Track installed PostgreSQL extensions:

postgres-extensions.yaml
apiVersion: configs.flanksource.com/v1
kind: ScrapeConfig
metadata:
name: postgres-extensions
spec:
sql:
- connection: connection://postgres/production
type: Postgres::Extension
id: $.extname
name: $.extname
query: |
SELECT
e.extname,
e.extversion as version,
n.nspname as schema,
e.extrelocatable as relocatable,
c.description
FROM pg_extension e
JOIN pg_namespace n ON n.oid = e.extnamespace
LEFT JOIN pg_description c ON c.objoid = e.oid AND c.classoid = 'pg_extension'::regclass

Replication Status

Monitor replication slots and subscribers:

postgres-replication.yaml
apiVersion: configs.flanksource.com/v1
kind: ScrapeConfig
metadata:
name: postgres-replication
spec:
sql:
- connection: connection://postgres/primary
type: Postgres::ReplicationSlot
id: $.slot_name
name: $.slot_name
status: $.active
health: |
{{- if .active }}healthy{{- else }}unhealthy{{- end }}
query: |
SELECT
slot_name,
plugin,
slot_type,
database,
temporary,
active,
active_pid,
xmin::text,
catalog_xmin::text,
restart_lsn::text,
confirmed_flush_lsn::text,
pg_wal_lsn_diff(pg_current_wal_lsn(), restart_lsn) as lag_bytes
FROM pg_replication_slots

- connection: connection://postgres/primary
type: Postgres::Subscription
id: $.subname
name: $.subname
query: |
SELECT
subname,
subconninfo,
subslotname,
subenabled,
subpublications
FROM pg_subscription

Active Connections & Activity

Monitor current database activity:

postgres-activity.yaml
apiVersion: configs.flanksource.com/v1
kind: ScrapeConfig
metadata:
name: postgres-activity
spec:
schedule: "*/5 * * * *" # Every 5 minutes
sql:
- connection: connection://postgres/production
type: Postgres::ConnectionStats
id: connection_stats
name: "Connection Statistics"
query: |
SELECT json_build_object(
'timestamp', NOW(),
'max_connections', (SELECT setting::int FROM pg_settings WHERE name = 'max_connections'),
'current_connections', (SELECT count(*) FROM pg_stat_activity),
'active_connections', (SELECT count(*) FROM pg_stat_activity WHERE state = 'active'),
'idle_connections', (SELECT count(*) FROM pg_stat_activity WHERE state = 'idle'),
'idle_in_transaction', (SELECT count(*) FROM pg_stat_activity WHERE state = 'idle in transaction'),
'waiting_connections', (SELECT count(*) FROM pg_stat_activity WHERE wait_event IS NOT NULL),
'by_database', (
SELECT json_object_agg(datname, cnt)
FROM (
SELECT datname, count(*) as cnt
FROM pg_stat_activity
WHERE datname IS NOT NULL
GROUP BY datname
) t
),
'by_user', (
SELECT json_object_agg(usename, cnt)
FROM (
SELECT usename, count(*) as cnt
FROM pg_stat_activity
WHERE usename IS NOT NULL
GROUP BY usename
) t
),
'longest_running_query_seconds', (
SELECT EXTRACT(EPOCH FROM (NOW() - query_start))
FROM pg_stat_activity
WHERE state = 'active' AND query NOT LIKE '%pg_stat_activity%'
ORDER BY query_start
LIMIT 1
)
) as stats

Audit with pg_audit

If you have pg_audit installed, scrape audit logs.
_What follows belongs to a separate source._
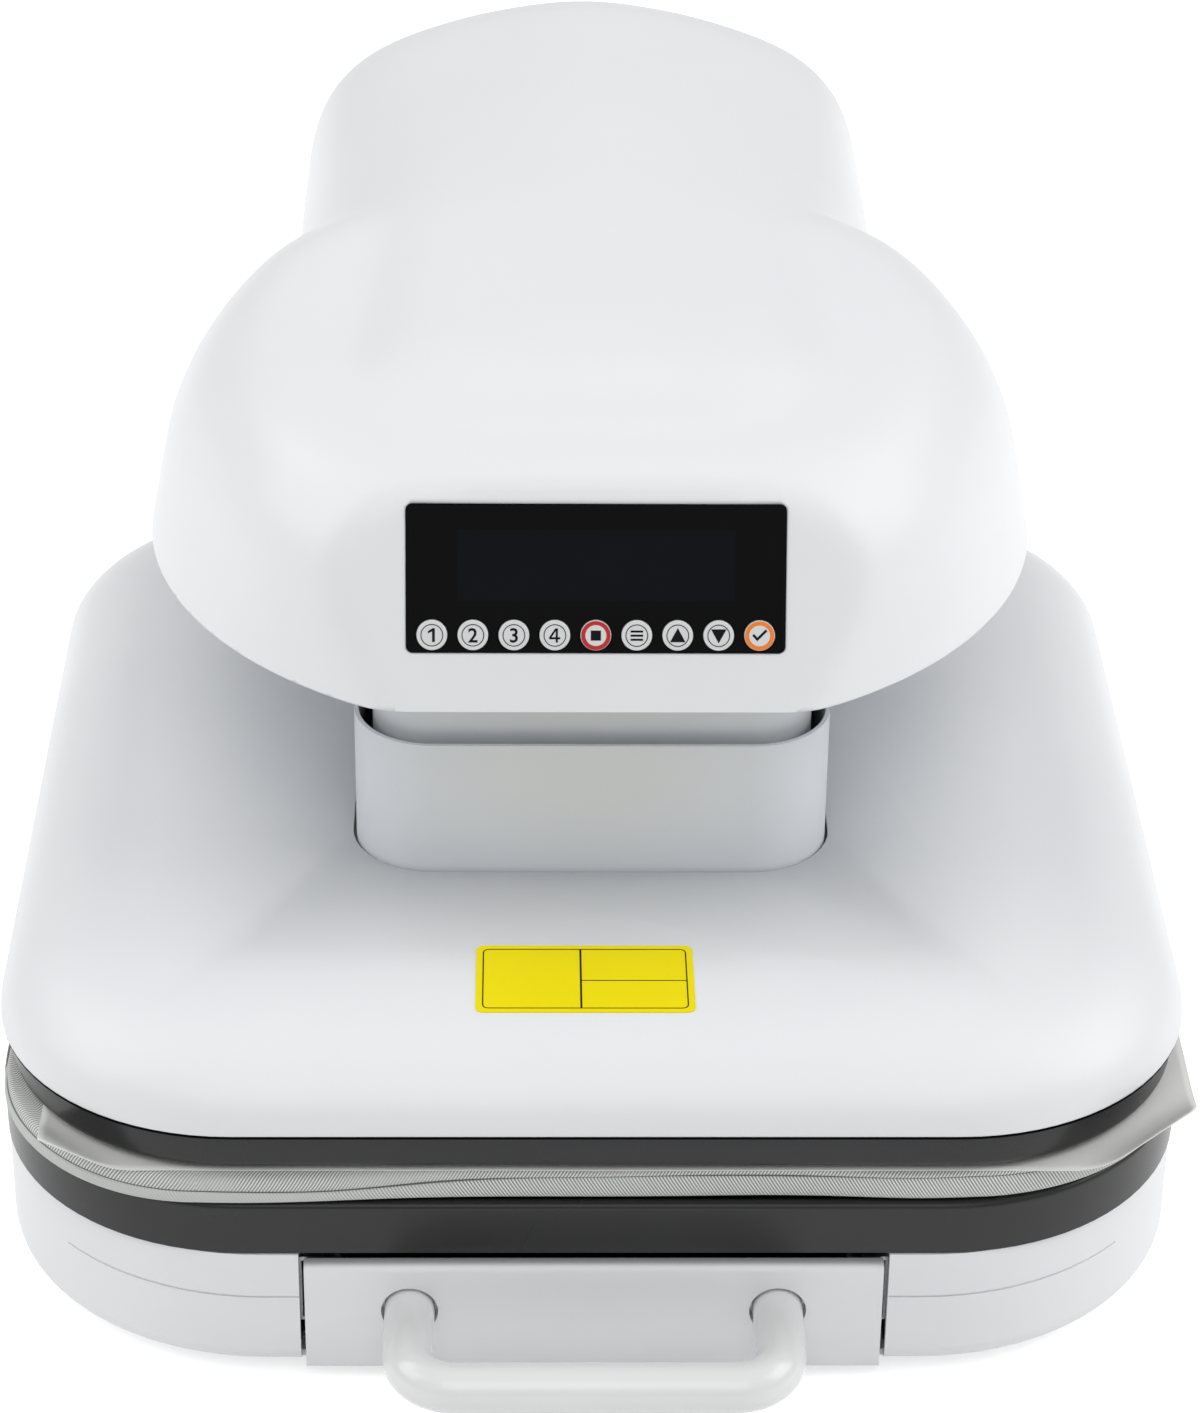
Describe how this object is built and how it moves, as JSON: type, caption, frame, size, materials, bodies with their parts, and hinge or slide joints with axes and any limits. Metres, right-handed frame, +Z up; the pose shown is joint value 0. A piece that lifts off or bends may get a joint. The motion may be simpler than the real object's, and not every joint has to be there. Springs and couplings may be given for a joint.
{
  "type": "automatic heat press",
  "caption": "Automatic heat press with a motor-lifted heated platen under a rounded head, and a padded lower bed on a pull-out drawer with a tube handle.",
  "frame": {"origin": "bottom centre of the object's box, on the surface that the feet stand on", "axes": "+Z up, +Y from the handle towards the column, +X to the right seen from the front"},
  "size_m": [0.413, 0.6284, 0.2985],
  "materials": {
    "white_shell": "satin moulded plastic",
    "white_painted_steel": "smooth powder coat",
    "black_trim": "satin black paint",
    "white_tube": "gloss white paint",
    "plated_steel": "zinc plated",
    "bright_steel": "ground and polished",
    "cast_aluminium": "coated casting",
    "bronze": "turned bronze",
    "element_steel": "heat-tinted steel",
    "fibre_blanket": "ceramic fibre",
    "grey_twill": "heat-proof twill",
    "release_film": "coated glass cloth",
    "silicone_sponge": "closed-cell sponge",
    "black_rubber": "matte",
    "black_glass": "polished black",
    "display_glass": "dark display",
    "button_grey": "printed cap",
    "button_red": "printed cap",
    "button_orange": "printed cap",
    "circuit_board": "solder mask",
    "black_plastic": "moulded",
    "belt_rubber": "toothed belt",
    "yellow_sticker": "printed film"
  },
  "bodies": {
    "root": {"base_housing": "white_shell", "bottom_plate": "plated_steel", "feet": "black_rubber", "frame_side_left": "plated_steel", "frame_side_right": "plated_steel", "bridge_plate": "plated_steel", "frame_screws": "plated_steel", "guide_bushings": "bright_steel", "screw_bearing": "bright_steel", "head_shell": "white_shell", "head_floor": "white_shell", "inner_column": "white_painted_steel", "column_front_cover": "white_shell", "column_rear_cover": "white_shell", "panel_lens": "black_glass", "control_board": "circuit_board", "display_module": "display_glass", "gear_motor": "black_plastic", "drive_belt": "belt_rubber", "power_board": "circuit_board", "power_inlet": "black_plastic", "fan_frame": "black_plastic", "rail_outer": "plated_steel"},
    "platen": {"platen_cover": "white_shell", "platen_band": "black_trim", "heat_plate": "cast_aluminium", "heating_element": "element_steel", "insulation_blanket": "fibre_blanket", "standoffs": "fibre_blanket", "temperature_probe": "bright_steel", "lift_plate": "plated_steel", "sleeve": "white_painted_steel", "guide_rods": "bright_steel", "lift_nut": "bronze", "cover_label": "yellow_sticker"},
    "lead_screw": {"lead_screw": "bright_steel", "screw_pulley": "cast_aluminium"},
    "motor_pulley": {"motor_pulley": "cast_aluminium"},
    "drawer": {"drawer_front": "white_shell", "drawer_handle": "white_tube", "handle_screws": "plated_steel", "drawer_carriage": "plated_steel", "rail_inner": "plated_steel", "lower_tray": "black_trim", "bed_plate": "cast_aluminium", "foam_pad": "silicone_sponge", "pad_cover": "grey_twill", "release_sheet": "release_film"},
    "rail_middle": {"rail_middle": "plated_steel"},
    "power_rocker": {"power_rocker": "black_plastic"},
    "fan_rotor": {"fan_rotor": "black_plastic"},
    "button_one": {"button_one": "button_grey"},
    "button_two": {"button_two": "button_grey"},
    "button_three": {"button_three": "button_grey"},
    "button_four": {"button_four": "button_grey"},
    "button_halt": {"button_halt": "button_red"},
    "button_mode": {"button_mode": "button_grey"},
    "button_up": {"button_up": "button_grey"},
    "button_down": {"button_down": "button_grey"},
    "button_confirm": {"button_confirm": "button_orange"}
  },
  "joints": [
    {"name": "platen_lift", "type": "slide", "parent": "root", "child": "platen", "axis": [0, 0, 1], "range_m": [0, 0.03]},
    {"name": "screw_spin", "type": "hinge", "parent": "root", "child": "lead_screw", "pos_m": [0, -0.05775, 0.236], "axis": [0, 0, 1], "range_deg": [0, 1081]},
    {"name": "motor_spin", "type": "hinge", "parent": "root", "child": "motor_pulley", "pos_m": [0, 0.22725, 0.236], "axis": [0, 0, 1], "range_deg": [0, 1081]},
    {"name": "drawer_slide", "type": "slide", "parent": "root", "child": "drawer", "axis": [0, -1, 0], "range_m": [0, 0.3]},
    {"name": "rail_slide", "type": "slide", "parent": "root", "child": "rail_middle", "axis": [0, -1, 0], "range_m": [0, 0.151]},
    {"name": "power_switch", "type": "hinge", "parent": "root", "child": "power_rocker", "pos_m": [0, 0.30895, 0.114], "axis": [1, 0, 0], "range_deg": [0, 9]},
    {"name": "fan_spin", "type": "hinge", "parent": "root", "child": "fan_rotor", "pos_m": [0, 0.30445, 0.171], "axis": [0, 1, 0], "continuous": true},
    {"name": "button_one_press", "type": "slide", "parent": "root", "child": "button_one", "axis": [0, 0.9354, -0.3535], "range_m": [0, 0.0005], "stiffness_N_per_m": 1000},
    {"name": "button_two_press", "type": "slide", "parent": "root", "child": "button_two", "axis": [0, 0.9354, -0.3535], "range_m": [0, 0.0005], "stiffness_N_per_m": 1000},
    {"name": "button_three_press", "type": "slide", "parent": "root", "child": "button_three", "axis": [0, 0.9354, -0.3535], "range_m": [0, 0.0005], "stiffness_N_per_m": 1000},
    {"name": "button_four_press", "type": "slide", "parent": "root", "child": "button_four", "axis": [0, 0.9354, -0.3535], "range_m": [0, 0.0005], "stiffness_N_per_m": 1000},
    {"name": "button_halt_press", "type": "slide", "parent": "root", "child": "button_halt", "axis": [0, 0.9354, -0.3535], "range_m": [0, 0.0005], "stiffness_N_per_m": 1000},
    {"name": "button_mode_press", "type": "slide", "parent": "root", "child": "button_mode", "axis": [0, 0.9354, -0.3535], "range_m": [0, 0.0005], "stiffness_N_per_m": 1000},
    {"name": "button_up_press", "type": "slide", "parent": "root", "child": "button_up", "axis": [0, 0.9354, -0.3535], "range_m": [0, 0.0005], "stiffness_N_per_m": 1000},
    {"name": "button_down_press", "type": "slide", "parent": "root", "child": "button_down", "axis": [0, 0.9354, -0.3535], "range_m": [0, 0.0005], "stiffness_N_per_m": 1000},
    {"name": "button_confirm_press", "type": "slide", "parent": "root", "child": "button_confirm", "axis": [0, 0.9354, -0.3535], "range_m": [0, 0.0005], "stiffness_N_per_m": 1000}
  ],
  "couplings": [
    {"joint": "screw_spin", "follows": "platen_lift", "rad_per_m": 628.32},
    {"joint": "motor_spin", "follows": "platen_lift", "rad_per_m": 628.32},
    {"joint": "rail_slide", "follows": "drawer_slide", "ratio": 0.5}
  ]
}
See Access Logs for more details on the access log schema.

postgres-audit.yaml
apiVersion: configs.flanksource.com/v1
kind: ScrapeConfig
metadata:
name: postgres-audit
spec:
full: true
schedule: "*/15 * * * *"
sql:
- connection: connection://postgres/production
type: Postgres::Database
id: current_database
transform:
full: true
script:
javascript: |+
var logs = config.audit_logs || [];
var result = {
id: 'postgres_audit',
name: config.database,
config: { database: config.database },
access_logs: logs.map(function(log) {
return {
external_user_id: log.user_name,
created_at: log.log_time,
properties: {
command: log.command_tag,
object_type: log.object_type,
object_name: log.object_name,
statement: log.statement,
client_addr: log.client_addr
}
};
})
};
JSON.stringify([result])
query: |
SELECT
current_database() as database,
(
SELECT json_agg(json_build_object(
'log_time', log_time,
'user_name', user_name,
'command_tag', command_tag,
'object_type', object_type,
'object_name', object_name,
'statement', statement,
'client_addr', client_addr
) ORDER BY log_time DESC)
FROM pgaudit.audit_log
WHERE log_time > NOW() - INTERVAL '1 hour'
LIMIT 1000
) as audit_logs

Database Statistics

Monitor database performance metrics:

postgres-stats.yaml
apiVersion: configs.flanksource.com/v1
kind: ScrapeConfig
metadata:
name: postgres-stats
spec:
sql:
- connection: connection://postgres/production
type: Postgres::DatabaseStats
id: $.datname
name: $.datname
query: |
SELECT
datname,
numbackends as active_connections,
xact_commit as transactions_committed,
xact_rollback as transactions_rolled_back,
blks_read as disk_blocks_read,
blks_hit as cache_hits,
CASE WHEN blks_read + blks_hit > 0
THEN round(100.0 * blks_hit / (blks_read + blks_hit), 2)
ELSE 0
END as cache_hit_ratio,
tup_returned as rows_returned,
tup_fetched as rows_fetched,
tup_inserted as rows_inserted,
tup_updated as rows_updated,
tup_deleted as rows_deleted,
conflicts,
temp_files,
temp_bytes,
deadlocks,
blk_read_time as disk_read_time_ms,
blk_write_time as disk_write_time_ms,
stats_reset as last_stats_reset
FROM pg_stat_database
WHERE datname NOT IN ('template0', 'template1')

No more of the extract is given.